= Steve Clamp =

English broadcast journalist and presenter

Steven Robert "Steve" Clamp (born 3 January 1978) in Chichester, West Sussex) is an English broadcast journalist and presenter who is currently with ITV News.

==Career==
In 1994 his first television role was as a presenter of a children’s tv series. He began freelancing as a presenter but also worked as a cameraman, editor, presenter and reporter for Chelsea TV. In 1998 he 'transferred' and became a senior reporter for Manchester United TV. In 2000 he began presenting for Sky Sports News and on occasions Sky News; whilst also presenting a weekly phone-in for Manchester United TV.

In January 2002, he joined the BBC West Midlands regional news programme Midlands Today as a senior sports reporter, he also regularly stood in for host Nick Owen.

In May 2005, he moved ITV Central as co-presenter of ITV News Central in the East Midlands. On 20 February 2009 he left the station.

He then freelanced with ITN, appearing on the ITV News at 5:30, ITV News London and Setanta Sports News.

In October 2009 he rejoined ITV News Central as the Sports Correspondent.

As of 5 July 2022, Clamp is co-presenter of ITV News Central in the East & West Midlands, succeeding Bob Warman.

==Filmography==

| Year | Title | Role | Notes |
|---|---|---|---|
| 1994–1996 | TCC (The children's channel) | Tiny and Crew (Under pseudonym Steve Roberts) |  |
| 1995–1998 | Chelsea TV | Presenter and reporter | Cameraman and editor |
| 1998–2000 | Manchester United TV | Senior sports reporter |  |
| 2000–2002 | Manchester United TV | Presenter |  |
| 2000–2002 | Sky Sports News | Sports presenter |  |
| 2000–2002 | Sky News | Sports presenter |  |
| 2002–2005 | Midlands Today | Senior sports reporter |  |
| 2005 | Inside Out | Himself | Single episode |
| 2005– | ITV News Central | East Midlands main presenter (2005–2009), Sports Correspondent (2009–2022), East & West Midlands main presenter (2022–) | Lead role |
| 2009–2012 | ITV News at 5:30 | News presenter |  |
| 2009–2012 | ITV News London | News presenter |  |
| 2009 | Setanta Sports News | Sports presenter |  |

==Personal life==
Clamp grew up in Havant, near Portsmouth.
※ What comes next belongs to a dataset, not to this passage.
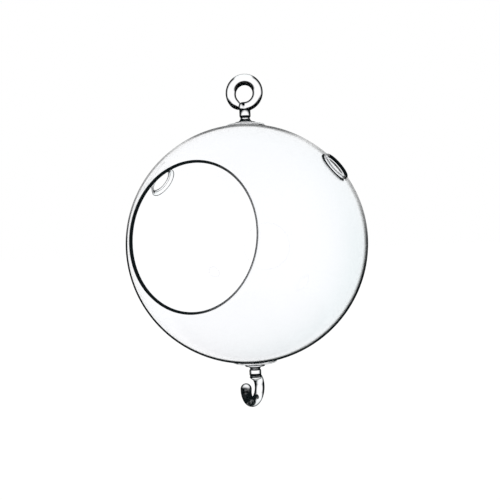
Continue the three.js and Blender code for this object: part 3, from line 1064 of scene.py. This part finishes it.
class TERRARIUM_OT_stage(bpy.types.Operator):
    """Set the pale floor, the studio light and the camera"""

    bl_idname = "terrarium.stage"
    bl_label = "Studio"

    def execute(self, context):
        s = context.scene.terrarium_stage
        self.floor(s)
        self.world(context, s)
        self.lamps(context)
        self.camera(context, s)
        context.scene.view_settings.view_transform = "Standard"
        return {"FINISHED"}

    def floor(self, s):
        radius, inner_radius = 40, 1
        pick()
        low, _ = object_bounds()
        bpy.ops.mesh.primitive_circle_add(
            vertices=96, radius=radius, fill_type="NGON", location=(0, 0, low.z - s.floor_drop)
        )
        floor = start_piece("floor")
        bpy.ops.mesh.inset(thickness=radius - inner_radius)
        bpy.ops.object.mode_set(mode="OBJECT")
        material = bpy.data.materials.new("pale_floor")
        tree = empty_tree(material)
        reach = vectors(tree, "LENGTH", vectors(tree, "MULTIPLY", where(tree), (1, 1, 0)))
        # Glass that mirrors the floor is darker the nearer the floor it mirrors.
        outside = spread(tree, reach, 0.1, 0.5, 0.75, 0.95)
        all_round = spread(tree, reach, 0.35, 0.6, 0.6, 1.1)
        to_side = vectors(tree, "DOT_PRODUCT", where(tree), PAINTED_SHADE_SIDE)
        inside = maths(tree, "MAXIMUM", all_round, spread(tree, to_side, -0.02, 0.2, 0.0, 0.8))
        seen = path_brightness(tree, STUDIO_LEVEL, STUDIO_LEVEL, outside, inside)
        # Near the object the floor is matt and takes its shadow; further out it glows as the backdrop does.
        matt_share = maths(tree, "MULTIPLY", spread(tree, reach, 0.35, 1.0, 1.0, 0.0), 0.8)
        glow_share = maths(tree, "SUBTRACT", 1.0, matt_share)
        matt = node(tree, "ShaderNodeBsdfDiffuse", {"Color": maths(tree, "MULTIPLY", matt_share, seen)})
        glowing = {"Color": (*s.backdrop, 1), "Strength": maths(tree, "MULTIPLY", glow_share, seen)}
        glow = node(tree, "ShaderNodeEmission", glowing)
        lit = node(tree, "ShaderNodeAddShader", {0: matt.outputs[0], 1: glow.outputs[0]})
        node(tree, "ShaderNodeOutputMaterial", {"Surface": lit.outputs[0]})
        floor.data.materials.append(material)
        floor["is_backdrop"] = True

    def world(self, context, s):
        world = bpy.data.worlds.new("studio")
        tree = empty_tree(world)
        direction = node(tree, "ShaderNodeTexCoord").outputs["Generated"]
        height = maths(tree, "MULTIPLY_ADD", upright(tree, direction), 0.5, 0.5)

        def zones(stops, level):
            """Brightness by elevation, from (elevation in degrees, brightness)."""
            shares = [((math.sin(math.radians(elevation)) + 1) / 2, bright) for elevation, bright in stops]
            return maths(tree, "MULTIPLY", stepped(tree, height, shares), level)

        # A pale wall all round, a dark gap over it and a bright ceiling
        straight = zones(((-90, 0.8), (17, 0.8), (22, 0.0), (72, 0.0), (80, 1.0), (90, 1.0)), 1.3)
        mirrored = zones(((-90, 1.0), (90, 1.0)), 1.1)
        seen = path_brightness(tree, straight, STUDIO_LEVEL, 0.95, mirrored)
        rays = node(tree, "ShaderNodeLightPath").outputs
        soft = either(tree, rays["Is Diffuse Ray"], seen, 0.35)
        strength = either(tree, rays["Is Camera Ray"], soft, 1.0)
        paint = node(tree, "ShaderNodeBackground", {"Color": (*s.backdrop, 1), "Strength": strength})
        node(tree, "ShaderNodeOutputWorld", {"Surface": paint.outputs[0]})
        context.scene.world = world

    def lamps(self, context):
        light = bpy.data.lights.new("overhead_softbox", "SUN")
        light.energy = 2.1
        light.angle = math.radians(25)
        lamp = bpy.data.objects.new("overhead_softbox", light)
        lamp.rotation_euler = (math.radians(20), math.radians(12), 0)
        lamp.visible_glossy = False
        lamp.visible_transmission = False
        context.scene.collection.objects.link(lamp)

    def camera(self, context, s):
        middle = globe_middle(context.scene.terrarium_globe.height)
        data = bpy.data.cameras.new("camera")
        data.lens = s.lens
        data.sensor_width = 36
        data.clip_start = 0.01
        # The globe's middle stands a little left of and above the picture's middle.
        photo_width = 500
        globe_x, globe_y = 246.9, 243.9
        data.shift_x = (photo_width / 2 - globe_x) / photo_width
        data.shift_y = (globe_y - photo_width / 2) / photo_width
        camera = bpy.data.objects.new("camera", data)
        context.scene.collection.objects.link(camera)
        back = Vector((math.sin(s.camera_azimuth), -math.cos(s.camera_azimuth), 0))
        facing = back.to_track_quat("Z", "Y").to_matrix().to_4x4()
        roll = Matrix.Rotation(-s.camera_roll, 4, "Z")
        camera.matrix_world = Matrix.Translation(middle + back * s.camera_distance) @ facing @ roll
        context.scene.camera = camera


OPERATORS = (
    TERRARIUM_OT_globe,
    TERRARIUM_OT_fittings,
    TERRARIUM_OT_ring,
    TERRARIUM_OT_hook,
    TERRARIUM_OT_stage,
)


class TERRARIUM_PT_panel(bpy.types.Panel):
    """Settings and steps of the terrarium"""

    bl_idname = "TERRARIUM_PT_panel"
    bl_label = "Hanging glass terrarium"
    bl_space_type = "VIEW_3D"
    bl_region_type = "UI"
    bl_category = "Terrarium"

    def draw(self, context):
        for name, group in SETTINGS.items():
            box = self.layout.box()
            settings = getattr(context.scene, name)
            for key in group.__annotations__:
                box.prop(settings, key)
        for operator in OPERATORS:
            self.layout.operator(operator.bl_idname)


CLASSES = (*SETTINGS.values(), *OPERATORS, TERRARIUM_PT_panel)


def register():
    for group in CLASSES:
        bpy.utils.register_class(group)
    for name, group in SETTINGS.items():
        setattr(bpy.types.Scene, name, bpy.props.PointerProperty(type=group))


def unregister():
    for name in SETTINGS:
        delattr(bpy.types.Scene, name)
    for group in reversed(CLASSES):
        bpy.utils.unregister_class(group)


def main():
    register()
    for operator in OPERATORS:
        family, name = operator.bl_idname.split(".")
        getattr(getattr(bpy.ops, family), name)()


if __name__ == "__main__":
    main()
His great-grandfather was professional footballer Arthur Clamp, who died of wounds suffered during the course of his service in World War I. His first work in tv came about when he landed a children’s TV show following his first ever screen test. He later moved into entertainment before using his journalism qualifications to move into news and sport, working for Sky sports, Sky News, the BBC, ITN and ITV, both nationally and regionally. On 21 February 2005 the BBC West Midlands regional programme Inside Out revealed that Steve and his then wife had suffered two previous miscarriages. Steve lives in Worcestershire with his three children.

Steve Clamp was previously married to Clare Cartwright-Clamp and later married Lindsay Kaye Clamp. He is a father of three children: Emma Reethi, Ben, and Lilly Anne.